Gumbs has her days, as an 80-odd against Lancashire last season will testify, but this isn’t destined to be one of them – characteristically, she finds the boundary with her only shot, before falling LBW to Charlotte Pape for 4. Priest however is going great guns at the other end, and is joined in a fifty stand by Alex Rogers.
Hope pops a floppy-eared head out of his rabbit hole in the adjacent corn field, surveys the situation; and because he’s Berkshire born and bred, thinks… maybe!
Then the clatter of wickets: Alex Rogers is caught by Suzie Bates for 20; Carla Rudd hangs around for a rather-too-long 7-ball single, before she is bowled by Charlotte Edwards; and then Priest holes-out too. Berkshire still need 29, with their numbers 5 and 6 at the crease, both on nought.

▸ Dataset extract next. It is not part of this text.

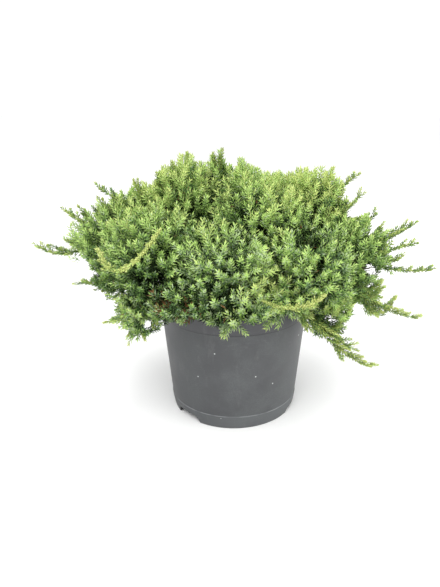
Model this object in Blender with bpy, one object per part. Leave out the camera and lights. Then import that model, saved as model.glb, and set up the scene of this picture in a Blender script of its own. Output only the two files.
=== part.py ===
"""Japanese garden juniper, a low spreading conifer, growing in a round nursery pot.

The model is in metres with +Z up. The origin is the middle of the pot's underside. The front of
the plant looks along -Y, and an azimuth is counted in degrees from that front towards +X.
"""

import collections
import math

import bmesh
import bpy
import numpy as np
from mathutils.bvhtree import BVHTree

SEED = 11
GAP = 0.0003
UP = np.array((0.0, 0.0, 1.0))
GOLDEN_TURN = math.pi * (3.0 - math.sqrt(5.0))

# Pot: a thin moulded wall that widens upwards, with a foot, a rim band and drainage
POT_HEIGHT = 0.140
POT_FOOT_RADIUS = 0.0728
POT_FOOT_HEIGHT = 0.016
POT_SHOULDER_RADIUS = 0.0752
POT_BAND_RADIUS = 0.0848
POT_BAND_HEIGHT = 0.121
POT_RIM_RADIUS = 0.0872
POT_STEP = 0.0008
POT_WALL = 0.0019
POT_LIP = 0.0030
POT_FLOOR = 0.0020
POT_RAISED_FLOOR = 0.0048
POT_PAD_RADIUS = 0.027
POT_SIDES = 40
NOTCH_AZIMUTHS = (-50.0, 70.0, 190.0)
NOTCH_WIDTH = 0.034
NOTCH_HEIGHT = 0.0044
DRAIN_COUNT = 6
DRAIN_RADIUS = 0.0055
DRAIN_RING = 0.047
DRAIN_TURN = 34.0

# Compost that fills the pot
SOIL_TOP = 0.1285
SOIL_FLAT_RADIUS = 0.020
SOIL_SIDES = 24
SOIL_BUMP = 0.0022

# Trunk: a short leaning stem with a root flare, cut flat where it meets the compost
TRUNK_HEIGHT = 0.043
TRUNK_LEAN = np.array((0.06, 0.04, 1.0))
TRUNK_SIDES = 12
TRUNK_PROFILE = (
    (0.00, 0.0165),
    (0.07, 0.0130),
    (0.20, 0.0106),
    (0.45, 0.0096),
    (0.75, 0.0090),
    (0.92, 0.0070),
    (1.00, 0.0036),
)

# Boughs: where each tier leaves the trunk, how steeply, and how thick the limbs are
TIER_START = {"crest": 0.035, "shoulder": 0.0255, "skirt": 0.0150}
TIER_RISE = {"crest": 70.0, "shoulder": 40.0, "skirt": 20.0}
TIER_GUIDE = {"crest": 0.180, "shoulder": 0.172, "skirt": 0.172}
GUIDE_SHARE = 0.60
BOUGH_ROOT_RADIUS = 0.0027
BOUGH_TIP_RADIUS = 0.0017
BOUGH_SIDES = 5
BOUGH_STEPS = 6
LIMB_STEPS = 6
SLIDE_STEPS = 30

Limb = collections.namedtuple("Limb", "path radii surface")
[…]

Hope, perhaps equally wary of the red kites circling overhead as he is of Megan Belt’s off-breaks, scurries back to the comfort of his burrow.
Lissy Macleod and Amanda “Steamer” Potgeiter begin the fight-back. They hustle – talking 1s and 2s – finding the boundary just once in the 40 balls they face between them.
But most importantly, they stay in.
It is the final over – I stand up from my camping chair, and lean in over the boundary rope, willing myself closer to the action in the middle, as it comes down to the final ball, with 2 required.
Just. Get. A. Bat. On. It.
A bat… a run… a throw – Steamer thinks it’s all over and runs on way past the crease – she’ll take the tie!
But the throw is powerful… recklessly so… and it isn’t taken by the bowler. “Run! Run! Run!” I scream, no longer able to maintain even the pretence of journalistic balance. Steamer turns and sees Macleod already half way down the pitch. She realises it’s on, and sets off on what might just be the dash of her life.
She beats the fielder chasing the overthrow.
Berkshire have won.
The crowd goes wild.
The crowd is me.
Everyone is probably looking.
I don’t care.
*
Six months later, I am sitting at my desk, wondering how to sum up 2016? Tammy Beaumont’s 100s? Nat Sciver’s 6s? Alex Hartley’s wickets in the West Indies?
Or that Sunday at Wokingham Cricket Club, when I was just a fan cheering for my team?